Of course, when it comes to sacred artifacts, the most valued item of all resides at the tiny city museum: it's the cricket bat of Sir Vivian Richards, one of the world's all-time great players and Antigua's hero, which is kept in a glass case for all to worship.

* * *

On the last night of my trip, all the elements of Antigua converged. It was a Saturday night, and the sailing fraternity was holding a charity auction in English Harbor to support a local children's home. Luxury yachts were lined up at the dock, their masts garlanded with fairy lights like Christmas trees; sailors arrived by dinghy, often with their dogs perched on the bow. At the waterfront bar, a guitarist was putting his heart into Bob Marley classics, the barbecue was issuing excellent jerk ribs, and everyone was drinking as kids and pets dashed around their knees. Captain John was there, of course, in expansive mood. "You see, this is why I love this island. Nowhere else has this family feeling.
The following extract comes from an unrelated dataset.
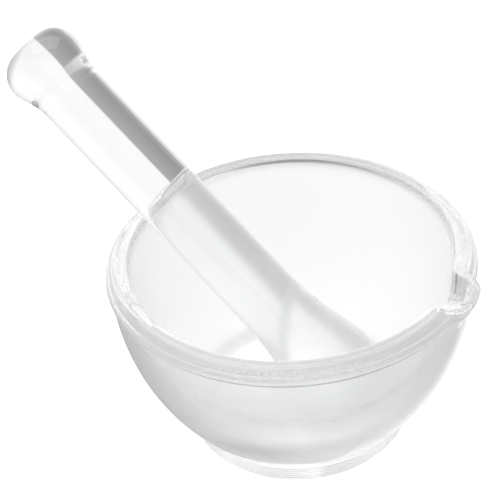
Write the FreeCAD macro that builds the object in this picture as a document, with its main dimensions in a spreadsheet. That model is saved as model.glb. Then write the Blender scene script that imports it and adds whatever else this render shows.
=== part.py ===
import FreeCAD, Part
import math
import os
import Sketcher

# A clear glass mortar with its pouring spout, and the solid glass pestle that rests in it.
# Millimetres. The origin is the centre of the mortar's foot, on the surface that it stands on,
# with +Z up. The spout points along +X and the pestle leans on the lip almost opposite to it.

Vector = FreeCAD.Vector
Rotation = FreeCAD.Rotation
Placement = FreeCAD.Placement
UP = Vector(0, 0, 1)

SIZES = {
    # Mortar, outside: a low foot, one long arc for the wall, then the collar and the lip
    "foot_radius": 27.0,
    "foot_waist_radius": 26.7,
    "foot_height": 4.4,
    "wall_bottom_radius": 27.4,
    "wall_bottom_height": 4.8,
    "wall_arc_radius": 60.9,
    "ledge_inner_radius": 44.0,
    "ledge_outer_radius": 44.7,
    "ledge_height": 45.7,
    "collar_foot_height": 46.0,
    "collar_arc_radius": 1.45,
    "collar_top_radius": 43.8,
    "collar_top_height": 48.1,
    "lip_outer_arc_radius": 2.6,
    "lip_outer_crest_radius": 41.6,
    "lip_inner_crest_radius": 40.9,
    "mortar_height": 49.7,
    "foot_edge_round": 0.6,
    # Mortar, inside: a hemisphere, a short straight wall above it and the lip's inner round
    "cavity_radius": 38.6,
    "cavity_floor_height": 6.3,
    "cavity_straight_height": 44.9,
    "lip_inner_height": 47.4,
    "lip_inner_arc_radius": 2.3,
    "cavity_mouth_height": 60.0,
    # Spout: a horn that grows out of the wall, and the channel cut along it through the lip
    "horn_root_height": 34.0,
    "horn_root_radius": 2.4,
    "horn_root_offset": 38.6,
    "horn_middle_height": 42.0,
    "horn_middle_radius": 6.0,
    "horn_middle_offset": 40.2,
    "horn_top_radius": 8.2,
    "horn_top_offset": 41.0,
    "channel_start_offset": 34.0,
    "channel_start_radius": 7.5,
    "channel_start_height": 51.0,
    "channel_end_offset": 54.0,
    "channel_end_radius": 4.6,
    "channel_end_height": 51.6,
    "spout_edge_round": 0.8,
    # Pestle, measured up its own axis from the tip of the grinding head
    "head_dome_radius": 10.87,
    "head_dome_height": 4.26,
    "head_edge_arc_radius": 2.6,
    "head_radius": 11.7,
    "head_edge_height": 6.16,
    "head_side_arc_radius": 48.4,
    "flare_radius": 10.1,
    "flare_height": 18.5,
    "flare_arc_radius": 52.9,
    "shaft_low_radius": 8.35,
    "shaft_low_height": 32.0,
    "shaft_high_radius": 8.34,
    "shaft_high_height": 104.2,
    "neck_arc_radius": 9.0,
    "neck_top_radius": 9.35,
    "neck_top_height": 108.35,
    "knob_side_arc_radius": 8.7,
    "knob_radius": 10.3,
    "knob_height": 113.0,
    "knob_edge_arc_radius": 6.8,
    "knob_face_radius": 6.45,
    "knob_face_height": 118.65,
    "pestle_length": 118.9,
    # How the pestle rests in the bowl, a little to the front of the mortar's axis
    "lean_above_level": 37.93,
    "lean_direction": 171.28,
    "tip_right": 19.21,
    "tip_back": -4.97,
    "tip_up": 13.92,
}

# Each outline goes round a half section, anticlockwise from the axis, in that piece's XZ plane.
# A row is (distance from the axis, height, arc to the next point): None stands for zero, and an
# arc that curves to the left as it goes has a radius, one that curves to the right has "-radius".
# ABOUT_AXIS is an arc to the left whose centre lies on the axis, so that it turns into a sphere.
ABOUT_AXIS = "about axis"
MORTAR_OUTLINE = [
    (None, None, None),
    ("foot_radius", None, None),
    ("foot_waist_radius", "foot_height", None),
    ("wall_bottom_radius", "wall_bottom_height", "wall_arc_radius"),
    ("ledge_inner_radius", "ledge_height", None),
    ("ledge_outer_radius", "collar_foot_height", "collar_arc_radius"),
    ("collar_top_radius", "collar_top_height", "lip_outer_arc_radius"),
    ("lip_outer_crest_radius", "mortar_height", None),
    (None, "mortar_height", None),
]
CAVITY_OUTLINE = [
    (None, "cavity_floor_height", ABOUT_AXIS),
    ("cavity_radius", "cavity_straight_height", None),
    ("cavity_radius", "lip_inner_height", "-lip_inner_arc_radius"),
    ("lip_inner_crest_radius", "mortar_height", None),
    ("lip_inner_crest_radius", "cavity_mouth_height", None),
    (None, "cavity_mouth_height", None),
]
PESTLE_OUTLINE = [
    (None, None, ABOUT_AXIS),
    ("head_dome_radius", "head_dome_height", "head_edge_arc_radius"),
    ("head_radius", "head_edge_height", "head_side_arc_radius"),
    ("flare_radius", "flare_height", "-flare_arc_radius"),
    ("shaft_low_radius", "shaft_low_height", None),
    ("shaft_high_radius", "shaft_high_height", "-neck_arc_radius"),
    ("neck_top_radius", "neck_top_height", "knob_side_arc_radius"),
    ("knob_radius", "knob_height", "knob_edge_arc_radius"),
    ("knob_face_radius", "knob_face_height", ABOUT_AXIS),
    (None, "pestle_length", None),
]

SLACK = 0.01
START, END, CENTRE = 1, 2, 3
ROOT = -1
HORIZONTAL_AXIS, VERTICAL_AXIS = -1, -2


def size(name):
    return SIZES[name] if name else 0.0


def make_sheet(doc):
    sheet = doc.addObject("Spreadsheet::Sheet", "Sizes")
    for row, (name, value) in enumerate(SIZES.items(), start=1):
        sheet.set("A%d" % row, name)
        sheet.set("B%d" % row, str(value))
        sheet.setAlias("B%d" % row, name)
    doc.recompute()
    return sheet


def origin_plane(body, role):
    return [feature for feature in body.Origin.OriginFeatures if feature.Role == role][0]


def new_sketch(body, name, role, offset=Placement()):
    sketch = body.newObject("Sketcher::SketchObject", name)
    sketch.AttachmentSupport = [(origin_plane(body, role), "")]
    sketch.MapMode = "FlatFace"
    sketch.AttachmentOffset = offset
    return sketch


def bind(sketch, constraint, name):
    """Add a dimension to the sketch and drive it from the sheet."""
    index = sketch.addConstraint(constraint)
    sketch.setExpression("Constraints[%d]" % index, "Sizes." + name)


def radius_about_axis(start, end):
    """The radius of the arc through both points whose centre is on the axis."""
    centre_height = (end.Length ** 2 - start.Length ** 2) / (2 * (end.y - start.y))
    return math.hypot(start.x, start.y - centre_height)


def arc_between(start, end, radius, turns_left):
    chord = end - start
    across = Vector(-chord.y, chord.x, 0).normalize()
    height = math.sqrt(radius ** 2 - (chord.Length / 2) ** 2)
    centre = (start + end) * 0.5 + across * (height if turns_left else -height)
    first, last = (start, end) if turns_left else (end, start)
    angles = [math.atan2(point.y - centre.y, point.x - centre.x) for point in (first, last)]
    if angles[1] < angles[0]:
        angles[1] += 2 * math.pi
    return Part.ArcOfCircle(Part.Circle(centre, UP, radius), *angles)


def draw_outline(sketch, outline):
    """Draw the closed outline and fix every corner and arc to its size in the sheet."""
    corners = [Vector(size(across), size(up), 0) for across, up, arc in outline]
    ends = []
    for index, (across, up, arc) in enumerate(outline):
        start, end = corners[index], corners[(index + 1) % len(corners)]
        if arc == ABOUT_AXIS:
            edge = sketch.addGeometry(arc_between(start, end, radius_about_axis(start, end), True))
            sketch.addConstraint(Sketcher.Constraint("PointOnObject", edge, CENTRE, VERTICAL_AXIS))
            ends.append((edge, START, END))
        elif arc:
            name = arc.lstrip("-")
            turns_left = arc == name
            edge = sketch.addGeometry(arc_between(start, end, size(name), turns_left))
            bind(sketch, Sketcher.Constraint("Radius", edge, size(name)), name)
            ends.append((edge, START, END) if turns_left else (edge, END, START))
        else:
            edge = sketch.addGeometry(Part.LineSegment(start, end))
            ends.append((edge, START, END))
    for index, (across, up, arc) in enumerate(outline):
        edge, first, last = ends[index]
        previous, previous_first, previous_last = ends[index - 1]
        sketch.addConstraint(Sketcher.Constraint("Coincident", previous, previous_last, edge, first))
        for name, kind, axis in ((across, "DistanceX", VERTICAL_AXIS), (up, "DistanceY", HORIZONTAL_AXIS)):
            if name:
                bind(sketch, Sketcher.Constraint(kind, ROOT, START, edge, first, size(name)), name)
            else:
                sketch.addConstraint(Sketcher.Constraint("PointOnObject", edge, first, axis))


def revolve(body, kind, name, outline):
    sketch = new_sketch(body, name + "Outline", "XZ_Plane")
    draw_outline(sketch, outline)
    feature = body.newObject("PartDesign::" + kind, name)
    feature.Profile = sketch
    feature.ReferenceAxis = (sketch, ["V_Axis"])
    feature.Angle = 360.0
    feature.Refine = False
    sketch.Visibility = False
    return feature


def round_edges(body, name, radius_name, is_wanted):
    """Round the edges of the body so far for which is_wanted(edge) is true."""
    body.Document.recompute()
    base = body.Tip
    names = ["Edge%d" % n for n, edge in enumerate(base.Shape.Edges, start=1) if is_wanted(edge)]
    fillet = body.newObject("PartDesign::Fillet", name)
    fillet.Base = (base, names)
    fillet.Radius = SIZES[radius_name]
    fillet.setExpression("Radius", "Sizes." + radius_name)
    return fillet


def is_foot_edge(edge):
    box = edge.BoundBox
    return box.ZMax < SLACK and box.XLength > SIZES["foot_radius"]


def is_spout_tip_edge(edge):
    """True for the two edges where the channel runs out through the front of the horn."""
    box = edge.BoundBox
    is_short = edge.Length < SIZES["horn_top_radius"]
    return is_short and box.XMin > SIZES["ledge_outer_radius"] and box.ZMin < SIZES["ledge_height"] + 1


def circle_section(body, name, role, across, up, away, radius):
    """A circle on a plane parallel to an origin plane, its place and size driven by the sheet."""
    sketch = new_sketch(body, name, role, Placement(Vector(0, 0, size(away)), Rotation()))
    sketch.setExpression(".AttachmentOffset.Base.z", "Sizes." + away)
    centre = Vector(size(across), size(up), 0)
    circle = sketch.addGeometry(Part.Circle(centre, UP, size(radius)))
    bind(sketch, Sketcher.Constraint("Radius", circle, size(radius)), radius)
    for place, kind, axis in ((across, "DistanceX", VERTICAL_AXIS), (up, "DistanceY", HORIZONTAL_AXIS)):
        if place:
            bind(sketch, Sketcher.Constraint(kind, ROOT, START, circle, CENTRE, size(place)), place)
        else:
            sketch.addConstraint(Sketcher.Constraint("PointOnObject", circle, CENTRE, axis))
    sketch.Visibility = False
    return sketch


def loft(body, kind, name, sections):
    feature = body.newObject("PartDesign::" + kind, name)
    feature.Profile = sections[0]
    feature.Sections = sections[1:]
    feature.Refine = False
    return feature


def make_mortar(doc):
    body = doc.addObject("PartDesign::Body", "Mortar")
    body.Label = "mortar"
    revolve(body, "Revolution", "Outside", MORTAR_OUTLINE)
    heights = {"root": "horn_root_height", "middle": "horn_middle_height", "top": "mortar_height"}
    horn = [
        circle_section(
            body, "Horn" + level.title(), "XY_Plane",
            "horn_%s_offset" % level, None, height, "horn_%s_radius" % level,
        )
        for level, height in heights.items()
    ]
    loft(body, "AdditiveLoft", "Horn", horn)
    revolve(body, "Groove", "Cavity", CAVITY_OUTLINE)
    channel = [
        circle_section(
            body, "Channel" + place.title(), "YZ_Plane",
            None, "channel_%s_height" % place, "channel_%s_offset" % place, "channel_%s_radius" % place,
        )
        for place in ("start", "end")
    ]
    loft(body, "SubtractiveLoft", "Channel", channel)
    round_edges(body, "FootRound", "foot_edge_round", is_foot_edge)
    round_edges(body, "SpoutRound", "spout_edge_round", is_spout_tip_edge)
    return body


def make_pestle(doc):
    body = doc.addObject("PartDesign::Body", "Pestle")
    body.Label = "pestle"
    revolve(body, "Revolution", "Solid", PESTLE_OUTLINE)
    lean = math.radians(SIZES["lean_above_level"])
    turn = math.radians(SIZES["lean_direction"])
    axis = Vector(math.cos(lean) * math.cos(turn), math.cos(lean) * math.sin(turn), math.sin(lean))
    tip = Vector(SIZES["tip_right"], SIZES["tip_back"], SIZES["tip_up"])
    body.Placement = Placement(tip, Rotation(UP, axis))
    return body


def check(doc):
    for item in doc.Objects:
        wrong = [word for word in item.State if word in ("Invalid", "Error")]
        if wrong:
            raise RuntimeError("%s failed: %s" % (item.Name, item.State))


def write(bodies):
    os.makedirs("parts", exist_ok=True)
    for body in bodies:
        shape = body.Shape
        if shape.isNull() or not shape.isValid():
            raise RuntimeError("%s has no valid shape" % body.Label)
        shape.exportStep("parts/%s.step" % body.Label)
        print(body.Label, "solids", len(shape.Solids), "volume %.0f mm3" % shape.Volume)


document = FreeCAD.newDocument("MortarAndPestle")
make_sheet(document)
made = [make_mortar(document), make_pestle(document)]
document.recompute()
check(document)
write(made)
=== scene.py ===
import math

import bpy
import numpy as np
from mathutils import Matrix, Vector


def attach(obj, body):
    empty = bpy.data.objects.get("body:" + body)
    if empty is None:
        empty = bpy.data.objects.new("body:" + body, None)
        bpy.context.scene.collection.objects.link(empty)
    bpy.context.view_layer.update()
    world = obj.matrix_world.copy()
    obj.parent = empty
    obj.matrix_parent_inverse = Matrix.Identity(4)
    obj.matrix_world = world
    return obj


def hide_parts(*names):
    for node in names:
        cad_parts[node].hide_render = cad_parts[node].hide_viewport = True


# A clear pressed-glass mortar, ground inside, and its solid glass pestle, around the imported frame.
# Shapes are worked out in millimetres and turned into metres when the meshes are made.
MM = 0.001

# Outlines as (distance from the axis, height, radius of the arc to the next point or None). An
# arc with a positive radius turns left as it goes and one with a negative radius turns right.
OUTSIDE = [
    (0.0, 0.0, None),
    (26.4, 0.0, 0.6),
    (27.0, 0.6, None),
    (26.99, 0.75, -0.3),
    (26.95, 1.25, None),
    (26.94, 1.4, -0.3),
    (26.9, 1.9, None),
    (26.89, 2.05, -0.3),
    (26.85, 2.55, None),
    (26.84, 2.7, -0.3),
    (26.8, 3.2, None),
    (26.79, 3.35, -0.3),
    (26.75, 3.85, None),
    (26.72, 4.3, -0.35),
    (27.4, 4.8, 60.9),
    (44.0, 45.7, None),
    (43.7, 45.95, None),
    (44.7, 46.1, 1.45),
    (43.8, 48.1, 2.6),
    (41.6, 49.7, None),
    (0.0, 49.7, None),
]
# The row of OUTSIDE where the wall's long arc starts, and the heights of the grooves round the foot
WALL_ROW = 14
GROOVE_HEIGHTS = (1.0, 1.65, 2.3, 2.95, 3.6)
CAVITY = [
    (0.0, 6.3, 38.6),
    (38.6, 44.9, None),
    (38.6, 47.4, -2.3),
    (40.9, 49.7, None),
    (40.9, 60.0, None),
    (0.0, 60.0, None),
]
PESTLE = [
    (0.0, 0.0, 16.0),
    (10.87, 4.26, 2.6),
    (11.7, 6.16, 48.4),
    (10.1, 18.5, -52.9),
    (8.35, 32.0, None),
    (8.34, 104.2, -9.0),
    (9.35, 108.35, 8.7),
    (10.3, 113.0, 6.8),
    (6.45, 118.65, 83.3),
    (0.0, 118.9, None),
]
MORTAR_HEIGHT = 49.7
CAVITY_CENTRE, CAVITY_RADIUS = 44.9, 38.6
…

You bring, the baby, the dog, the cat..."

Strolling back in the moonlight through the dark Georgian buildings, listening to the hum of crickets and lapping of the sea, I thought of Horatio Nelson, young and fever-wracked, who in 1789 finally escaped from his "infernal hole" of Antigua—sailing with a sixty gallon case of rum, which he'd brought not for partying but to store his corpse in case he didn't survive the journey. All the rough cavorting hadn't eased his loneliness: In his last months in the Caribbean, Nelson had fallen for a rosy-cheeked young expat, Fanny Nesbit, marrying her on the island of Nevis. Although history knows that he would eventually go on to immortal glory—not to mention scandal by dumping Fanny for the beautiful widow Emma Hamilton—he spent several hard years after his stint in Antigua, living in oblivion in a chilly English mansion with few or no prospects.

You had to wonder if Nelson ever had second thoughts.